> [PROBLEM TO SOLVE]: Emit an exact copy of the lines running from the start of the records to the line containing "pad(body, sketch, tall)", both included.

>>>

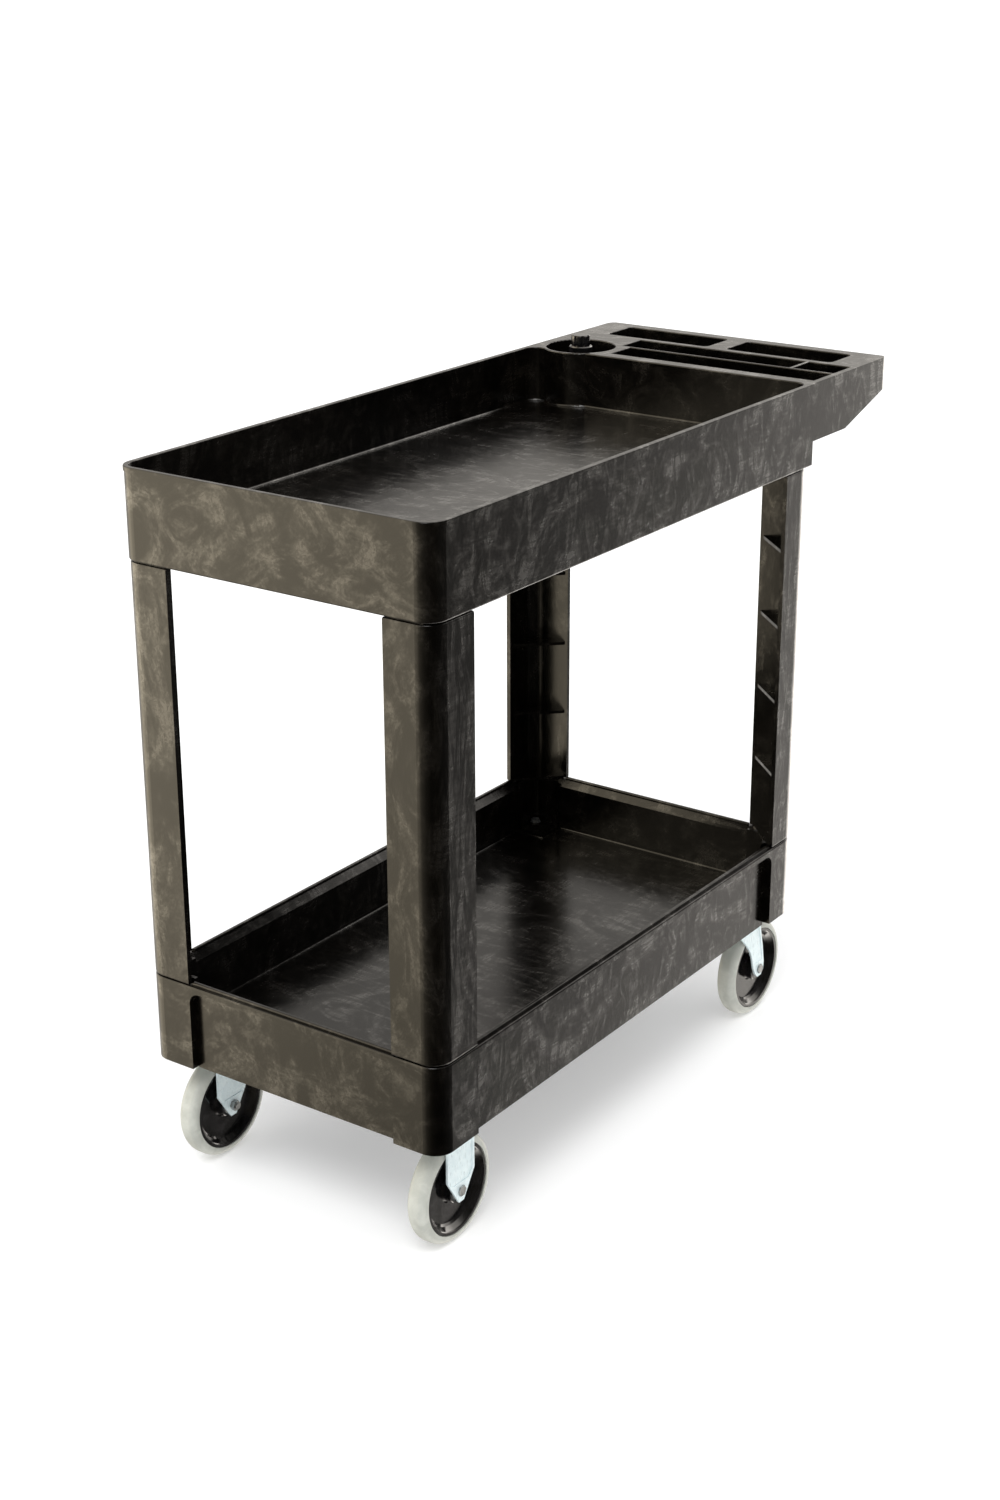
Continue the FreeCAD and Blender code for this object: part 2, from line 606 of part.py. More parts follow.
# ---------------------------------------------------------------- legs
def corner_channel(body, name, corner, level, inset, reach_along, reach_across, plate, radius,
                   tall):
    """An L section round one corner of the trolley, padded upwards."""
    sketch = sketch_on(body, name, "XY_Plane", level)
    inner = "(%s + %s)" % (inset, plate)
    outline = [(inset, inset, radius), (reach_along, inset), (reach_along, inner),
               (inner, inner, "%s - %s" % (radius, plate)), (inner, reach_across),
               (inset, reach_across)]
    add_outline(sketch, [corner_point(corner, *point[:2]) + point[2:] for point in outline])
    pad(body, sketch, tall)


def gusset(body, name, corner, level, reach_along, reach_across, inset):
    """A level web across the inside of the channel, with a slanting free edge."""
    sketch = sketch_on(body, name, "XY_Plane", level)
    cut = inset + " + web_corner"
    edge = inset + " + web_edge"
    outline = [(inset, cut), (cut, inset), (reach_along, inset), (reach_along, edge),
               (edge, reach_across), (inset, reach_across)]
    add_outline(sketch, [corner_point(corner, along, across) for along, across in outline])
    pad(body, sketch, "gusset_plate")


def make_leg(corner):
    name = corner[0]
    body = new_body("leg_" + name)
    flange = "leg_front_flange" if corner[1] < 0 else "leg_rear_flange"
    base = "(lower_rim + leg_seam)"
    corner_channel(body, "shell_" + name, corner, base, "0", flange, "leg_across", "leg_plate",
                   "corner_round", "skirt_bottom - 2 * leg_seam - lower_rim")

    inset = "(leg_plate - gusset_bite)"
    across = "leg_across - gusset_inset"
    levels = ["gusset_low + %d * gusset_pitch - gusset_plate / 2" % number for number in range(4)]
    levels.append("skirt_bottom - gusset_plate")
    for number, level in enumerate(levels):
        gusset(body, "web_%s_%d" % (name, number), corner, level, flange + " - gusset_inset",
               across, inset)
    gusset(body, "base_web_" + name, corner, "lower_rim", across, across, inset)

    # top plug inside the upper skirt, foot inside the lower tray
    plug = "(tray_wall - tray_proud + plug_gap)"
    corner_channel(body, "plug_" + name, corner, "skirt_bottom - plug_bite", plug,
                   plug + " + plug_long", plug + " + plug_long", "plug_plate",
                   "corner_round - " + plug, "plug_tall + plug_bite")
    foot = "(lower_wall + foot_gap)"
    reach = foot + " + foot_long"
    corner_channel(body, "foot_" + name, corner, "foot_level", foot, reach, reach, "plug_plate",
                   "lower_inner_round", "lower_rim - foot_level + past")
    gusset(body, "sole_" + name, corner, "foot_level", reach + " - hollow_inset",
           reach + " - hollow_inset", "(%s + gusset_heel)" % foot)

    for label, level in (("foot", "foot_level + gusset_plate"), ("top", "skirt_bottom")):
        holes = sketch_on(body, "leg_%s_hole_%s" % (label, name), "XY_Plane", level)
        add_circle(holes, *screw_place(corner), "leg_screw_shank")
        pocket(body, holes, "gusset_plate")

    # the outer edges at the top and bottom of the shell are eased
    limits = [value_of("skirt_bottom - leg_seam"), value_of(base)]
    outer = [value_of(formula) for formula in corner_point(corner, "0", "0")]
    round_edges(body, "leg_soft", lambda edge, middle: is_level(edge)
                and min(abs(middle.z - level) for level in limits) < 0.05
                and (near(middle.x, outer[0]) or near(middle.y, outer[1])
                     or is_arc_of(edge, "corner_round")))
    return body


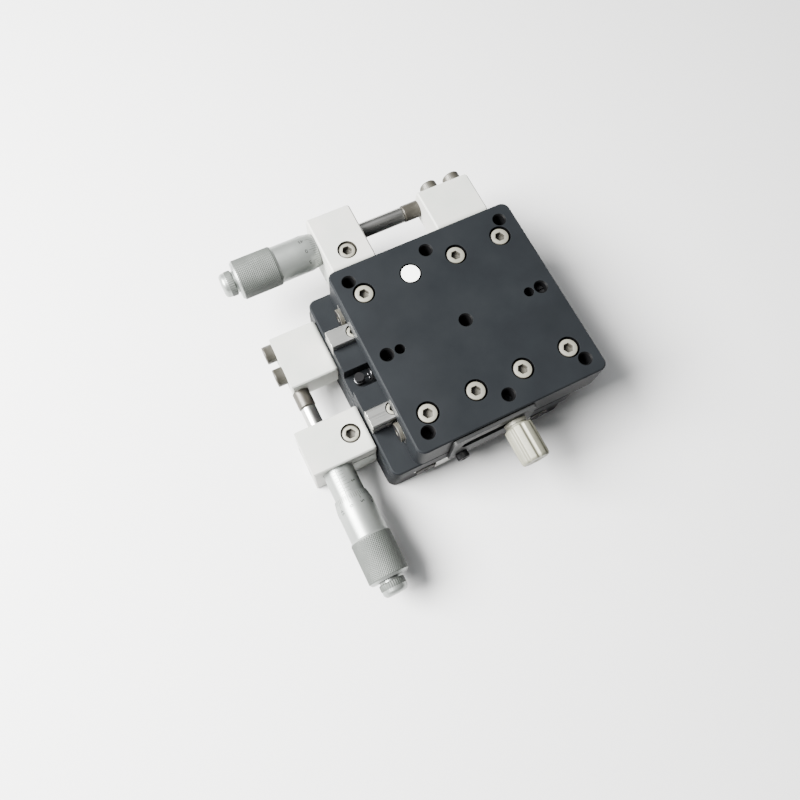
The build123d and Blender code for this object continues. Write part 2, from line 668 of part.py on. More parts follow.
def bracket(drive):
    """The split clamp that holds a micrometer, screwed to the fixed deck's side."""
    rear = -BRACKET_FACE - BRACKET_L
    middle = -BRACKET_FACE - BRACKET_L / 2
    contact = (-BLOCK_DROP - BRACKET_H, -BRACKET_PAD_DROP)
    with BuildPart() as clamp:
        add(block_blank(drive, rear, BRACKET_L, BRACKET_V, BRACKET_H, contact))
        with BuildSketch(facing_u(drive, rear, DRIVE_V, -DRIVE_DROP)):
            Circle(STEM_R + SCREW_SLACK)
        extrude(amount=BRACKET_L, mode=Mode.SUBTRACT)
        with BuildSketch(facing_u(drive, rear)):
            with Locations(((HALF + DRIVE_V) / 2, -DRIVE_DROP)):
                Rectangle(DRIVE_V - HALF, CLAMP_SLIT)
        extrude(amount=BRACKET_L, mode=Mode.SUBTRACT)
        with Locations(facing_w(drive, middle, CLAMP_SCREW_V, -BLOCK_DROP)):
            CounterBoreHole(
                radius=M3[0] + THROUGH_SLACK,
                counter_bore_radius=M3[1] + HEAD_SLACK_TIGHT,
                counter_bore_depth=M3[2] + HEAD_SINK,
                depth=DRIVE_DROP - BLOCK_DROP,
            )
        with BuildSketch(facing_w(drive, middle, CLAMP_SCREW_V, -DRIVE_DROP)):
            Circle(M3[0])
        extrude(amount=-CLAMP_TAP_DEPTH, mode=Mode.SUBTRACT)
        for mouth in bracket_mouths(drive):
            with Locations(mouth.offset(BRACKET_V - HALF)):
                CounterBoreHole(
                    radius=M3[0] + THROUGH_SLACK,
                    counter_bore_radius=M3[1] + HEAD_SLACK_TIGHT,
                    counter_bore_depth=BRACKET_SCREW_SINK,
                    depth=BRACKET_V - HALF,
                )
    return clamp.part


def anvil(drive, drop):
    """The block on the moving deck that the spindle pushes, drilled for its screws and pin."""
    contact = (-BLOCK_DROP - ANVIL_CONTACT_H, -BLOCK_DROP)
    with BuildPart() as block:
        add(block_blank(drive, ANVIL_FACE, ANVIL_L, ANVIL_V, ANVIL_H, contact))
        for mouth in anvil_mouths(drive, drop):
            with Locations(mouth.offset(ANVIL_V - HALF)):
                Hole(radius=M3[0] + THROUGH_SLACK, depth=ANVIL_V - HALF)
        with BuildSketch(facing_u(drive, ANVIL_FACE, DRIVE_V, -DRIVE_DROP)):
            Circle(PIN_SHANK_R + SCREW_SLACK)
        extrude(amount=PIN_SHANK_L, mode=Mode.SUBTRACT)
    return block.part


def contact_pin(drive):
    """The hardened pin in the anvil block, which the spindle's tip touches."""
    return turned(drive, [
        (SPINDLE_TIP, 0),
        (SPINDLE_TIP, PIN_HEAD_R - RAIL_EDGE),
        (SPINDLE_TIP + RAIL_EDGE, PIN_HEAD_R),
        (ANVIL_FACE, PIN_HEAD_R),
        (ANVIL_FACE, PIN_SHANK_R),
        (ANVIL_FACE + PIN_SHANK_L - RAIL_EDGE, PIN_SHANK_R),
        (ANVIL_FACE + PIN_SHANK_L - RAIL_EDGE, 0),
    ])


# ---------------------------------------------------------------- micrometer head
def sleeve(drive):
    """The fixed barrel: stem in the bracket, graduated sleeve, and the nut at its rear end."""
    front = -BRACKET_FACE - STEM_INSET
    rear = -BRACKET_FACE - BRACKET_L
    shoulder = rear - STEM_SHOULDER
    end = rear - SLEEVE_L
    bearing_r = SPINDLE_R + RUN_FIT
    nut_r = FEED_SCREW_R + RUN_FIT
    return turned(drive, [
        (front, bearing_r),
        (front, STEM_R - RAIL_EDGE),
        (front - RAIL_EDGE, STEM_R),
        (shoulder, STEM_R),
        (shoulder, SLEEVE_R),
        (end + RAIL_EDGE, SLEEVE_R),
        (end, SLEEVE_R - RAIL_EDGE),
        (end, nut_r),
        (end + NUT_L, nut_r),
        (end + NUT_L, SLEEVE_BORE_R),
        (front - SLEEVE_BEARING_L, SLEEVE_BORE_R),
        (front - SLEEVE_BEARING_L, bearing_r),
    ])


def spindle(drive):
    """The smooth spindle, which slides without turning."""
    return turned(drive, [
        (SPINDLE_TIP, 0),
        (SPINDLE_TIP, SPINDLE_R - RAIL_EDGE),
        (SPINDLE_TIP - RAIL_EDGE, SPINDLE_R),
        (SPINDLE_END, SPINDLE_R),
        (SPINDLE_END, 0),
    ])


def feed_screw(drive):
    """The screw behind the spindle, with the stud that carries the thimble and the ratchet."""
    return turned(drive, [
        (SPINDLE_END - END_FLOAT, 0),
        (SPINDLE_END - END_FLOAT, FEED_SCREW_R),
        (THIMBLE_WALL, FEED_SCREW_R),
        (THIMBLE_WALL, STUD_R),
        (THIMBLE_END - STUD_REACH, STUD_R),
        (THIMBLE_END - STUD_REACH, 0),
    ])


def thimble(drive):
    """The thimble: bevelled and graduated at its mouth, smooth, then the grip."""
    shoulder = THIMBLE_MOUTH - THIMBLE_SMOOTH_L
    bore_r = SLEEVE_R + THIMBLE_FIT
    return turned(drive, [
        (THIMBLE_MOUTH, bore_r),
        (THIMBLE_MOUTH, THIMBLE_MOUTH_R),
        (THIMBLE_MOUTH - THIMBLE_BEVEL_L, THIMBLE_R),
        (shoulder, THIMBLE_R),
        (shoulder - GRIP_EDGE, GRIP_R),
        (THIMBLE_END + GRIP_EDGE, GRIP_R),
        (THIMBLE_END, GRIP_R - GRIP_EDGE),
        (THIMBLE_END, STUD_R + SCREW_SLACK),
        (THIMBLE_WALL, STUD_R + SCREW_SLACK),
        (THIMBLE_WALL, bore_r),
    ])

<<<

> [SOLUTION FOR THIS TASK]:
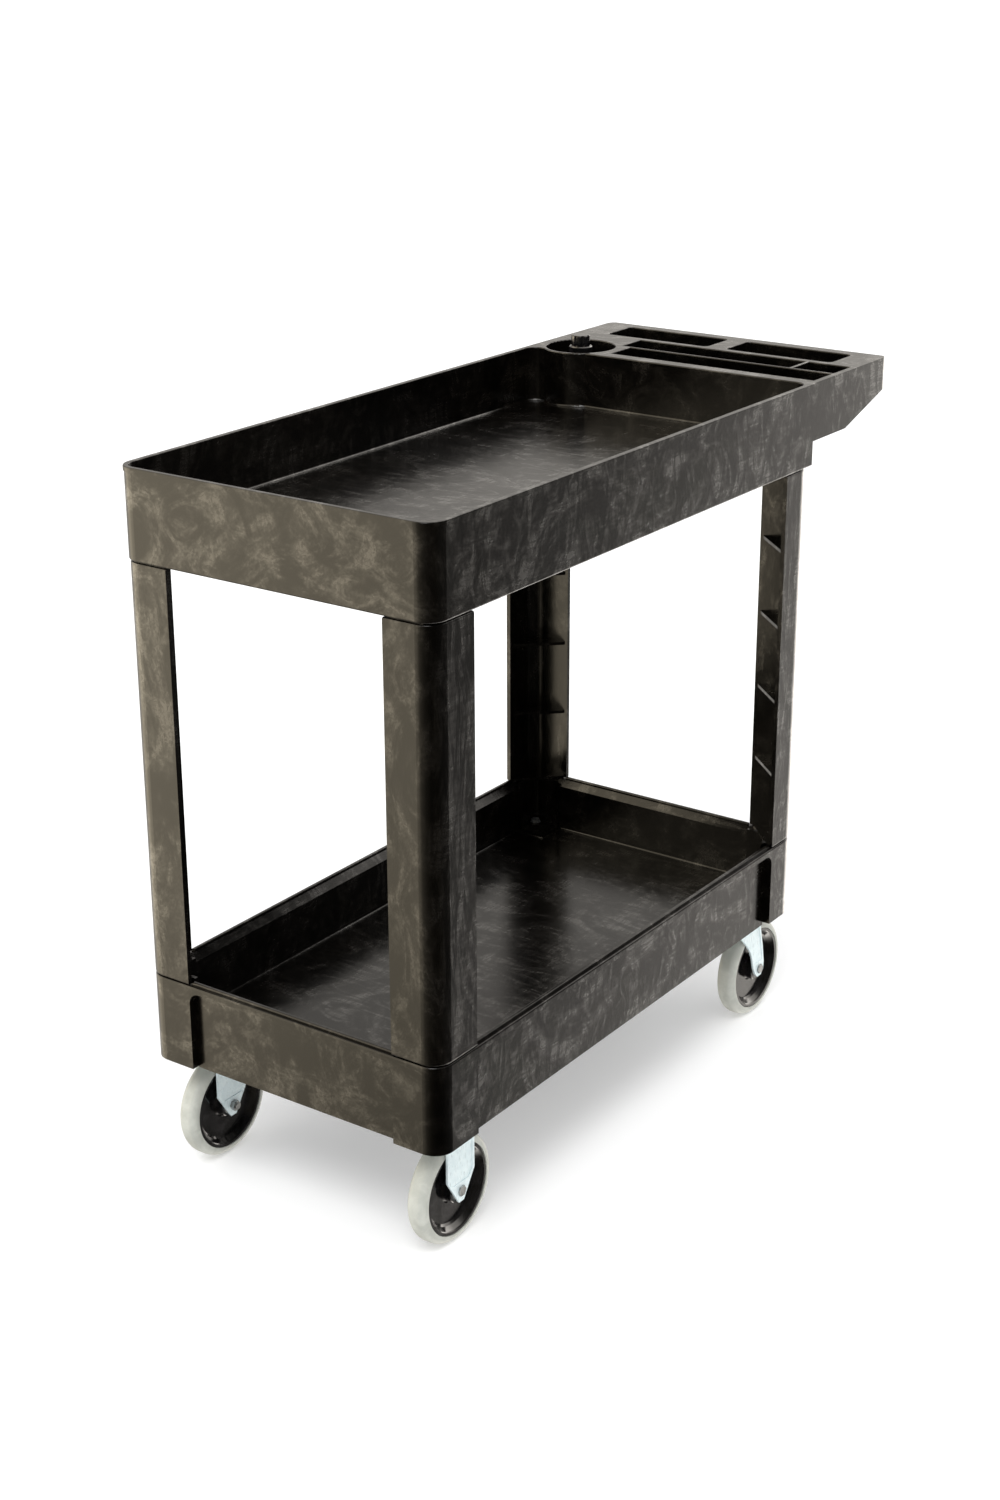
Continue the FreeCAD and Blender code for this object: part 2, from line 606 of part.py. More parts follow.
# ---------------------------------------------------------------- legs
def corner_channel(body, name, corner, level, inset, reach_along, reach_across, plate, radius,
                   tall):
    """An L section round one corner of the trolley, padded upwards."""
    sketch = sketch_on(body, name, "XY_Plane", level)
    inner = "(%s + %s)" % (inset, plate)
    outline = [(inset, inset, radius), (reach_along, inset), (reach_along, inner),
               (inner, inner, "%s - %s" % (radius, plate)), (inner, reach_across),
               (inset, reach_across)]
    add_outline(sketch, [corner_point(corner, *point[:2]) + point[2:] for point in outline])
    pad(body, sketch, tall)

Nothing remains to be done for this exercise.